Если человек не создан для Бога, почему счастлив он только в Боге? Если человек создан для Бога, почему он так сопротивляется Богу? Не нужно иметь особенно возвышенную душу, чтобы понять, что в здешней жизни не может быть полного и действительного удовлетворения, что все наши удовольствия одна суета, а бедствия бесконечны. В этой жизни нет иного блага, кроме надежды будущей жизни. Тем счастливее человек, чем ближе к ней; как нет более несчастий для того, кто совершенно уверен в ожидающей его вечности, так не может быть счастья для людей нисколько в этом отношении не просвещенных. Сомневающийся и не ищущий уверенности крайне несчастлив и крайне несправедлив. Если он при этом спокоен и доволен, даже находит предмет радости и гордости в таком состоянии, — я решительно теряюсь, как назвать такое нелепое существо. И откуда могут являться подобные чувства? Тот же самый человек, который проводит столько дней и ночей в досаде и отчаянии по поводу потери должности или какого-нибудь воображаемого оскорбления своей чести, — тот же самый человек знает, что со смертью теряет все, и это не волнует его, — явление уродливое, неестественное. Есть только два разряда людей действительно рассудительных: те, которые, уже зная Бога, служат Ему всем сердцем, или те, которые всем сердцем ищут Его, потому что Его не знают.
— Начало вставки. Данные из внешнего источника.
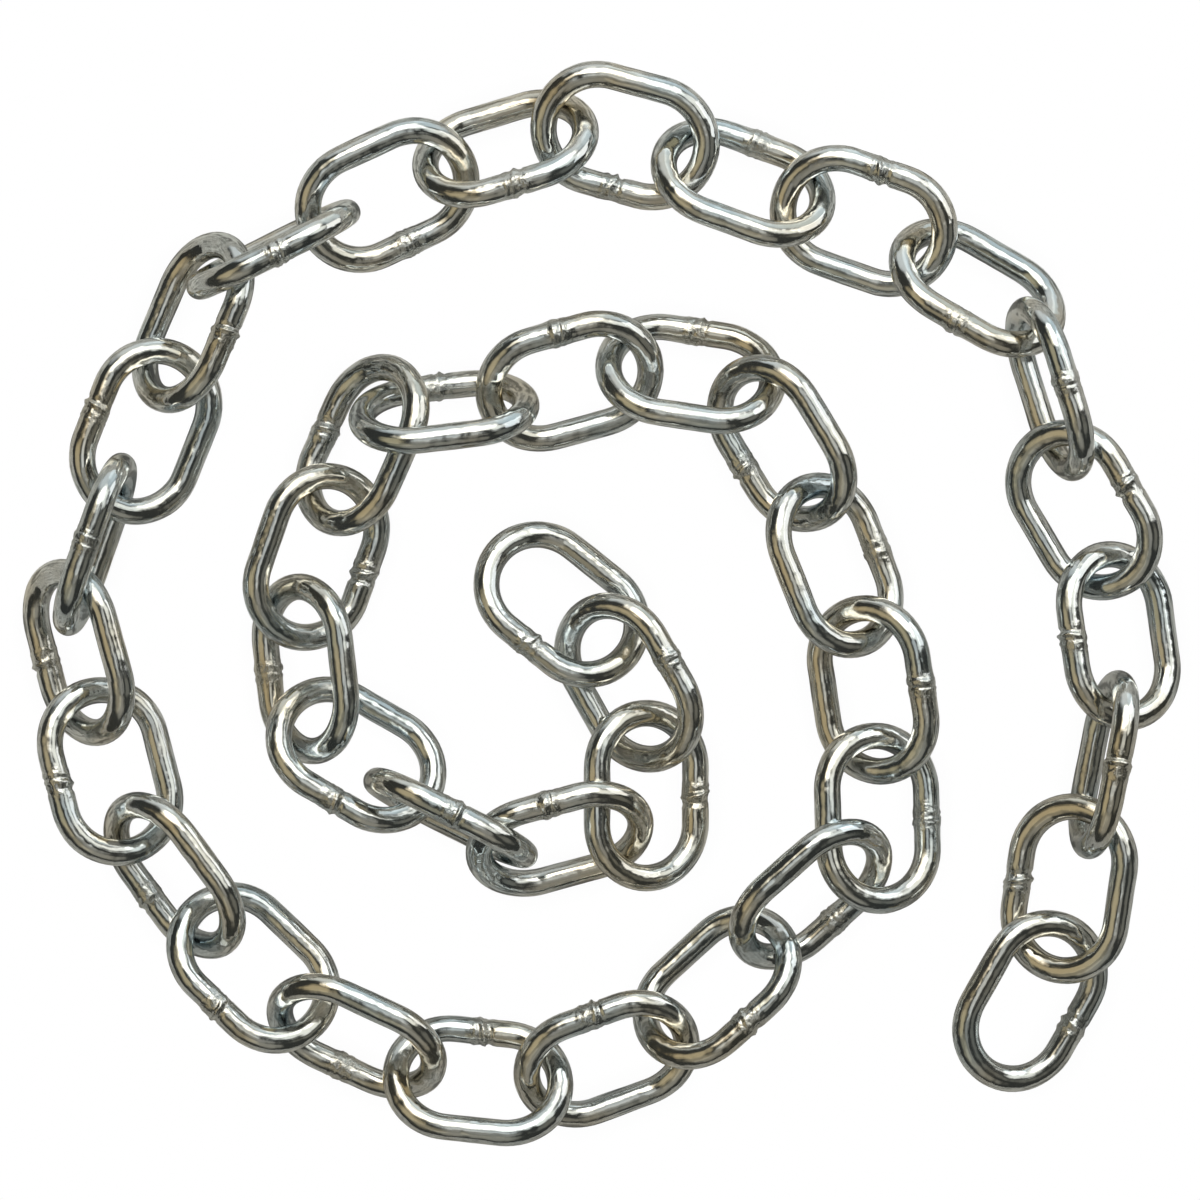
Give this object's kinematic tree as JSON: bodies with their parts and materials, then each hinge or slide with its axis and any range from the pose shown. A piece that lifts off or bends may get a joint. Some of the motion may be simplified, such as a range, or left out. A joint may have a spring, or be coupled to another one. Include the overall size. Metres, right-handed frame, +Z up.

Последним выводом разума должно быть признание, что существует бесчисленное множество вещей, его превосходящих. Слаб тот разум, который не доходит до этого сознания.
Вопросы к тексту
1. Во власти какого настроения находился Паскаль при написании этих строк?
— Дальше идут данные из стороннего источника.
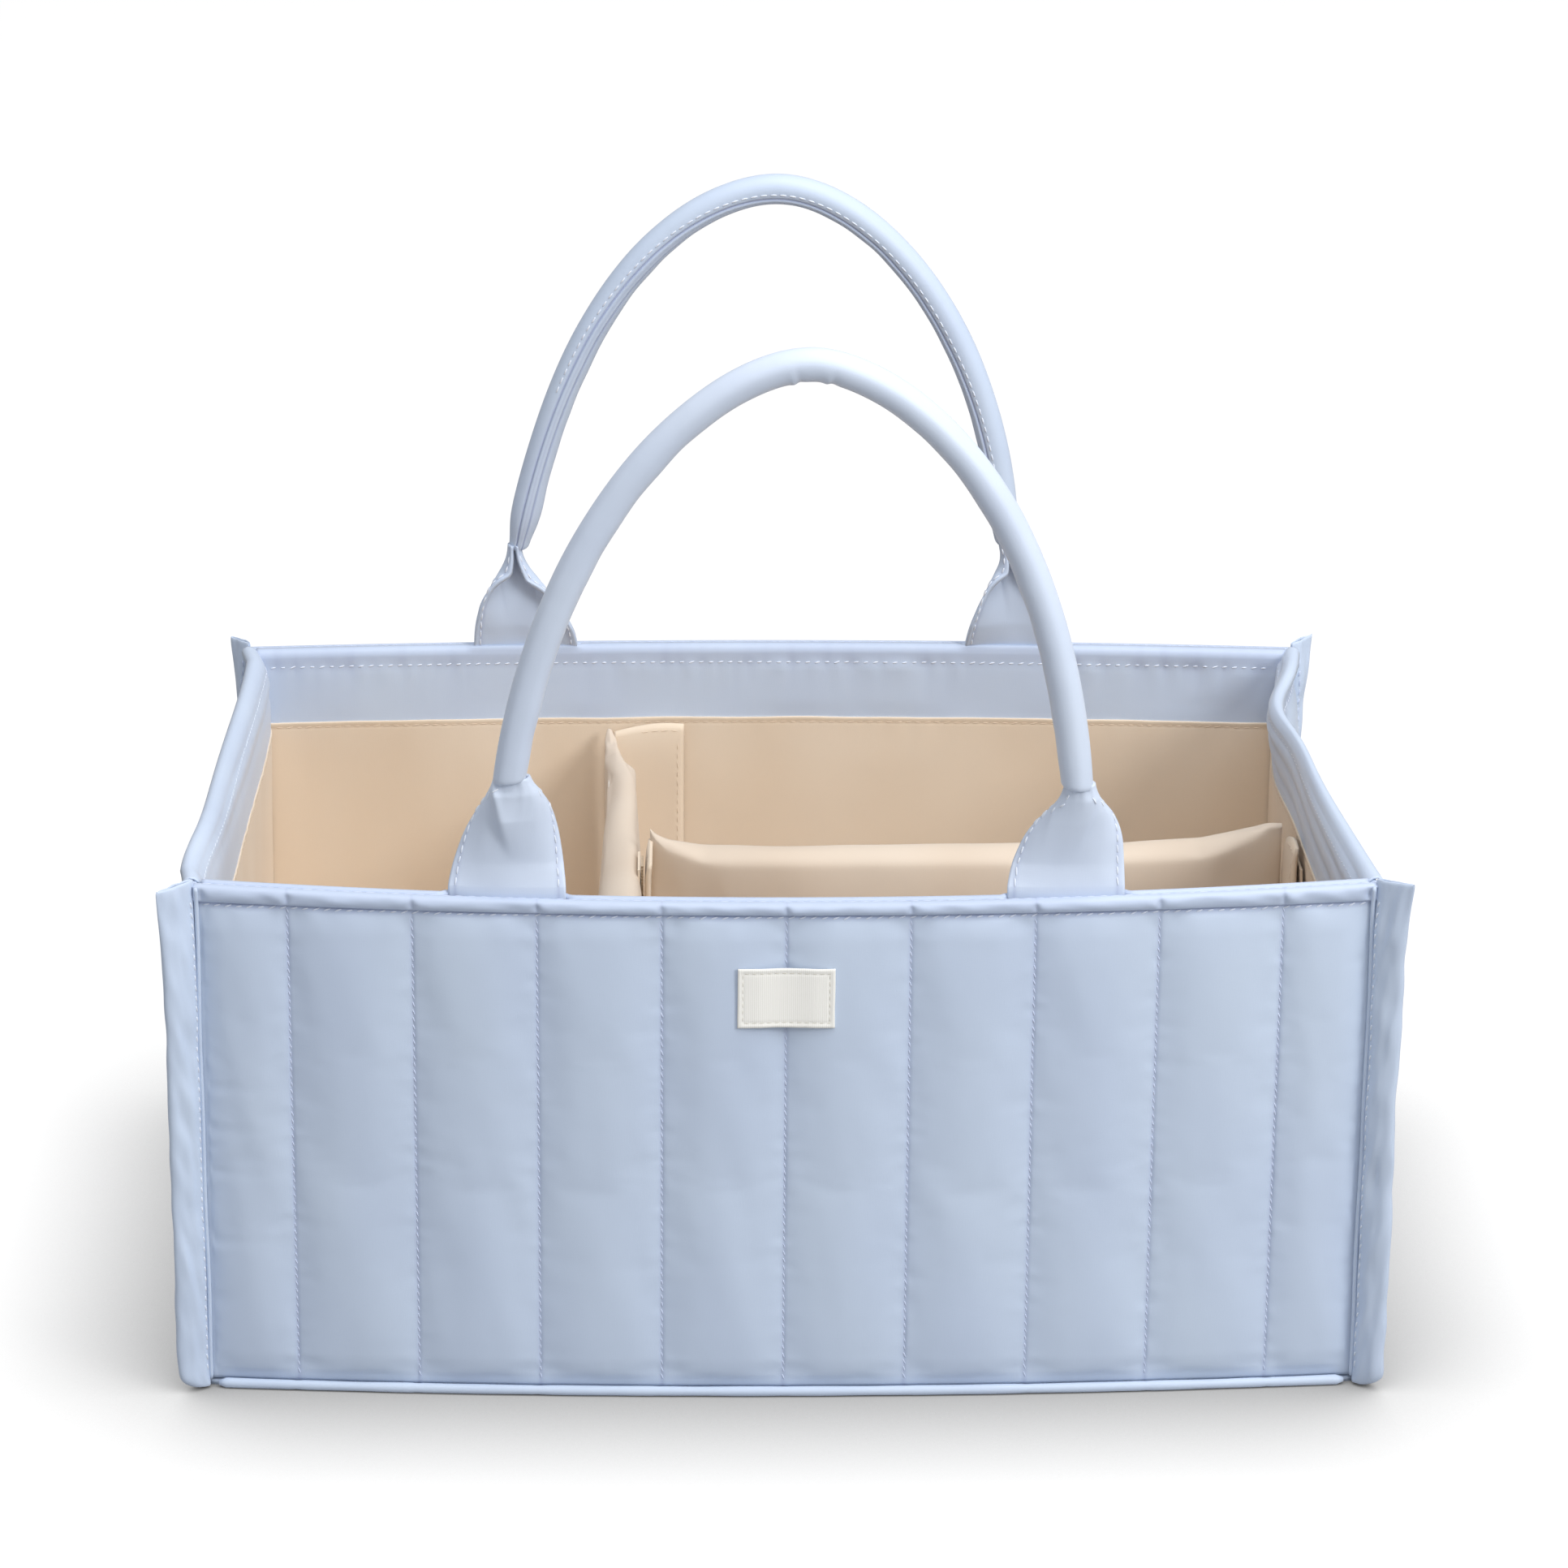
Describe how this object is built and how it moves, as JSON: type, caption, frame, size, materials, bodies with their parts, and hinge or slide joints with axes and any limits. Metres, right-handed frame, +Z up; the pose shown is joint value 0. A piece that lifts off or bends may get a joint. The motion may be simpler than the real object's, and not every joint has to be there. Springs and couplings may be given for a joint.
{
  "type": "diaper caddy",
  "caption": "Open quilted fabric caddy with stiffened walls, padded carry handles and lift-out dividers held by hook-and-loop flaps.",
  "frame": {"origin": "middle of the footprint, on the surface that the caddy stands on", "axes": "+X to the right along the long walls, +Y to the back, +Z up; the labelled wall faces -Y"},
  "size_m": [0.397, 0.2649, 0.3514],
  "materials": {
    "periwinkle_cotton": "satin",
    "cream_cotton": "satin",
    "ivory_tape": "matte",
    "grey_board": "matte",
    "white_foam": "matte"
  },
  "bodies": {
    "caddy": {"front_quilted_panel": "periwinkle_cotton", "front_board": "grey_board", "front_facing": "periwinkle_cotton", "front_lining": "cream_cotton", "front_base_piping": "periwinkle_cotton", "back_quilted_panel": "periwinkle_cotton", "back_board": "grey_board", "back_facing": "periwinkle_cotton", "back_lining": "cream_cotton", "back_base_piping": "periwinkle_cotton", "left_quilted_panel": "periwinkle_cotton", "left_foam": "white_foam", "left_facing": "periwinkle_cotton", "left_lining": "cream_cotton", "left_base_piping": "periwinkle_cotton", "right_quilted_panel": "periwinkle_cotton", "right_foam": "white_foam", "right_facing": "periwinkle_cotton", "right_lining": "cream_cotton", "right_base_piping": "periwinkle_cotton", "base_cover": "periwinkle_cotton", "base_board": "grey_board", "base_lining": "cream_cotton", "front_left_corner_flange": "periwinkle_cotton", "front_right_corner_flange": "periwinkle_cotton", "back_left_corner_flange": "periwinkle_cotton", "back_right_corner_flange": "periwinkle_cotton", "front_label": "ivory_tape", "front_wall_loop_tape": "cream_cotton", "back_wall_loop_tape": "cream_cotton", "right_wall_loop_tape": "cream_cotton", "front_handle_left_root": "periwinkle_cotton", "front_handle_right_root": "periwinkle_cotton", "back_handle_left_root": "periwinkle_cotton", "back_handle_right_root": "periwinkle_cotton"},
    "front_handle": {"front_handle_cover": "periwinkle_cotton", "front_handle_core": "white_foam", "front_handle_left_tab": "periwinkle_cotton", "front_handle_right_tab": "periwinkle_cotton"},
    "back_handle": {"back_handle_cover": "periwinkle_cotton", "back_handle_core": "white_foam", "back_handle_left_tab": "periwinkle_cotton", "back_handle_right_tab": "periwinkle_cotton"},
    "cross_divider": {"cross_divider_cover": "cream_cotton", "cross_divider_board": "white_foam", "cross_divider_loop_tape": "cream_cotton"},
    "long_divider": {"long_divider_cover": "cream_cotton", "long_divider_board": "white_foam"},
    "cross_back_flap": {"cross_divider_back_flap": "cream_cotton", "cross_divider_back_hook_tape": "ivory_tape"},
    "cross_front_flap": {"cross_divider_front_flap": "cream_cotton", "cross_divider_front_hook_tape": "ivory_tape"},
    "long_left_flap": {"long_divider_left_flap": "cream_cotton", "long_divider_left_hook_tape": "ivory_tape"},
    "long_right_flap": {"long_divider_right_flap": "cream_cotton", "long_divider_right_hook_tape": "ivory_tape"}
  },
  "joints": [
    {"name": "front_handle_swing", "type": "hinge", "parent": "caddy", "child": "front_handle", "pos_m": [0, -0.12273, 0.18491], "axis": [1, 0, 0], "range_deg": [-46, 140]},
    {"name": "back_handle_swing", "type": "hinge", "parent": "caddy", "child": "back_handle", "pos_m": [0, 0.12273, 0.18491], "axis": [-1, 0, 0], "range_deg": [-46, 140]},
    {"name": "cross_divider_lift", "type": "slide", "parent": "caddy", "child": "cross_divider", "axis": [0, 0, 1], "range_m": [0, 0.16]},
    {"name": "long_divider_lift", "type": "slide", "parent": "caddy", "child": "long_divider", "axis": [0, 0, 1], "range_m": [0, 0.16]},
    {"name": "cross_back_flap_peel", "type": "hinge", "parent": "cross_divider", "child": "cross_back_flap", "pos_m": [-0.04657, 0.11745, 0.0737], "axis": [0, 0, -1], "range_deg": [0, 90]},
    {"name": "cross_front_flap_peel", "type": "hinge", "parent": "cross_divider", "child": "cross_front_flap", "pos_m": [-0.04657, -0.11745, 0.0737], "axis": [0, 0, 1], "range_deg": [0, 90]},
    {"name": "long_left_flap_peel", "type": "hinge", "parent": "long_divider", "child": "long_left_flap", "pos_m": [-0.0447, -0.00343, 0.0737], "axis": [0, 0, 1], "range_deg": [0, 90]},
    {"name": "long_right_flap_peel", "type": "hinge", "parent": "long_divider", "child": "long_right_flap", "pos_m": [0.1739, -0.00343, 0.0737], "axis": [0, 0, -1], "range_deg": [0, 90]}
  ]
}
2. В чем величие и в чем ничтожество человека?
3. Какие есть у человека способности познания? В чем их недостатки?
4. Отличается ли естественное (как у вас) и сознательное (как у Сократа) неведение? Что вы думаете о «знатоках»?
5. Зачем человеку выдуманные заботы? Необходимо ли человеку оставаться наедине с собой, нырять в бездну своего духа и задумываться, что мы такое, откуда и куда идем?
6. Развлечение Паскаль называет величайшим злом. Почему? Прав ли он?
7. Ощущаете ли вы в себе бездонную пропасть, которую стараетесь наполнить? Надеетесь ли вы, что она наполнится земными вещами?
8. Относитесь ли вы к разряду «людей рассудительных»? Если да, то к какому? Если нет, то почему?